I am an incoming computer science PhD student. I have been working with Professor Junchen Jiang, Dr. Yuhan Liu, and Dr. Liangcheng Yu. I am interested in building systems that can support real-world machine learning workloads. My current focus is optimizing KV caches for LLM inference.
Education
Pre-Doc MS in Computer Science
University of Chicago, Sep. 2024 - Dec. 2025
B.E. in Information Engineering
Shanghai Jiao Tong University, Sep. 2020 - Jun. 2024Class Ranking: Top 5%
Selected Publications
EVICPRESS: Joint KV-Cache Compression and Eviction for Efficient LLM Serving
Shaoting Feng*, Yuhan Liu*, Hanchen Li, Xiaokun Chen, Samuel Shen, Kuntai Du, Zhuohan Gu, Rui Zhang, Yuyang Huang, Yihua Cheng, Jiayi Yao, Qizheng Zhang, Ganesh Ananthanarayanan, Junchen Jiang
arXiv
LMCache: An Efficient KV Cache Layer for Enterprise-Scale LLM Inference
Yuhan Liu*, Yihua Cheng*, Jiayi Yao*, Yuwei An, Xiaokun Chen, Shaoting Feng, Yuyang Huang, Samuel Shen, Rui Zhang, Kuntai Du, Junchen Jiang
arXiv
DroidSpeak: KV Cache Sharing for Cross-LLM Communication and Multi-LLM Serving
Yuhan Liu, Yuyang Huang, Jiayi Yao, Shaoting Feng, Zhuohan Gu, Kuntai Du, Hanchen Li, Yihua Cheng, Junchen Jiang, Shan Lu, Madan Musuvathi, Esha Choukse
NSDI’26
AdaptCache: KV Cache Native Storage Hierarchy for Low-Delay and High-Quality Language Model Serving
Shaoting Feng*, Hanchen Li*, Kuntai Du, Zhuohan Gu, Yuhan Liu, Jiayi Yao, Siddhant Ray, Samuel Shen, Yihua Cheng, Ganesh Ananthanarayanan, Junchen Jiang
SOSP workshop BigMem’25
METIS: Fast Quality-Aware RAG Systems with Configuration Adaptation
Siddhant Ray, Rui Pan, Zhuohan Gu, Kuntai Du, Shaoting Feng, Ganesh Ananthanarayanan, Ravi Netravali, Junchen Jiang
SOSP’25
Presentations
Run Multi-Modality Models with LMCache
OnlineGIPUT: Maximizing Photo Coverage Efficiency for UAV Trajectory
- APWeb-WAIM 2024 [slides], Aug. 2024
Experience
TensorMesh, Inc. - Engineering Intern
June 2025 - May 2026
- Impact: Widely used in enterprise settings (e.g., NVIDIA, IBM Cloud). >300TB KV cache data + 1.28 billion hit tokens weekly.

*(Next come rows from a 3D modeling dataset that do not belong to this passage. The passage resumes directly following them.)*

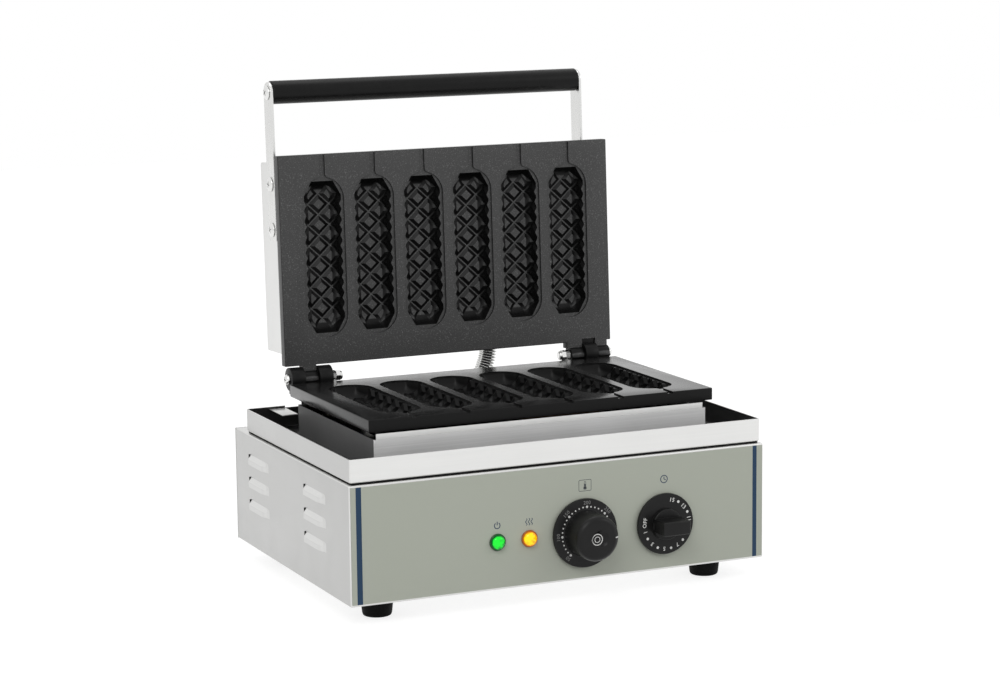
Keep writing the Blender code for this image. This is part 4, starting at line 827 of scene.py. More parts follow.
def make_pocket_tree():
    """A closed cutter for the stick pockets: a diamond lattice wrapped on a U section.

    The grid's X is the way round the section and its Y the way along the stick."""
    tree, given, out = open_tree(
        "waffle_pockets", "GeometryNodeTree",
        [("Stud Across", "Float", STUD_ACROSS), ("Stud Along", "Float", STUD_ALONG),
         ("Groove Depth", "Float", GROOVE_DEPTH), ("Half Width", "Float", POCKET_HALF_W),
         ("Depth", "Float", POCKET_DEPTH), ("Corner Radius", "Float", POCKET_CORNER_R),
         ("End Length", "Float", POCKET_END), ("Taper Length", "Float", POCKET_TAPER),
         ("Taper Share", "Float", POCKET_TAPER_SHARE), ("Rise", "Float", RISE),
         ("Count", "Int", POCKETS), ("Pitch", "Float", POCKET_PITCH), ("Coat", "Material", None)],
        [("Geometry", "Geometry")])
    half_q = given["Stud Across"] * HALF_ROWS_ACROSS
    half_v = given["Stud Along"] * HALF_ROWS_ALONG
    grid = node(tree, "GeometryNodeMeshGrid",
                {"Size X": half_q * 2.0, "Size Y": half_v * 2.0,
                 "Vertices X": int(2 * HALF_ROWS_ACROSS * CELL_STEPS) + 1,
                 "Vertices Y": int(2 * HALF_ROWS_ALONG * CELL_STEPS) + 1})
    q, v, _ = split(node(tree, "GeometryNodeInputPosition"))
    s = q / given["Stud Across"] + v / given["Stud Along"]
    t = q / given["Stud Across"] - v / given["Stud Along"]
    near_s = s.math("PINGPONG", 1.0)
    near_t = t.math("PINGPONG", 1.0)

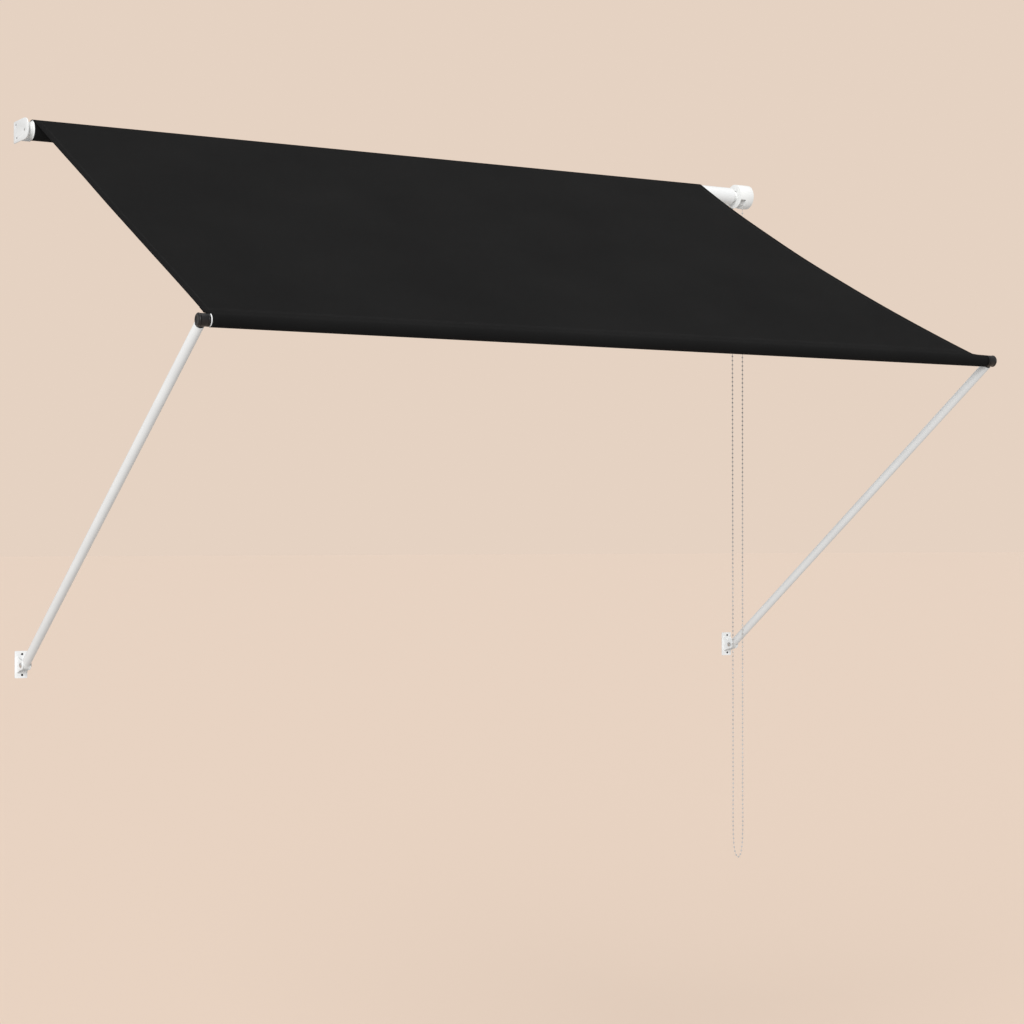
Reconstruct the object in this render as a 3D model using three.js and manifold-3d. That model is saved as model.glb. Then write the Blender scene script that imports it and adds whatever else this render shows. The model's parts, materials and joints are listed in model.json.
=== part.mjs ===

- Contributed 74 commits (+11,164 / -3,251 LOC), ranking 5th in total contributions.
- Developed prefill decode disaggregation to reduce tail latency, achieving 20× faster KV cache transmission over vLLM.
- Developed dynamic CPU offloading for jointly managing GPU and CPU memory, achieving 2.29× TTFT improvement over vLLM.
- Developed multimodal KV cache offloading to accelerate image, video, and audio inference, achieving 5.49× TTFT improvement.
University of Pennsylvania - Research Intern
June 2023 - September 2023
- Advised by Prof. Vincent Liu and Dr. Liangcheng Yu
- Designed practical fairness metric for network resource allocation.
Awards
MPCS Merit-Based Scholarship
Issued by UChicago Pre-Doctoral MS Program · Sep 2024
Dennis C.C.Chan Scholarship
Issued by Shanghai Jiao Tong University · Dec 2023
Awarded to 6 outstanding undergraduate students across the university.
Shanghai Government Scholarship
Issued by Shanghai Municipal Education Commission · Dec 2022
Awared to 0.175% undergraduate and associate degree students in Shanghai.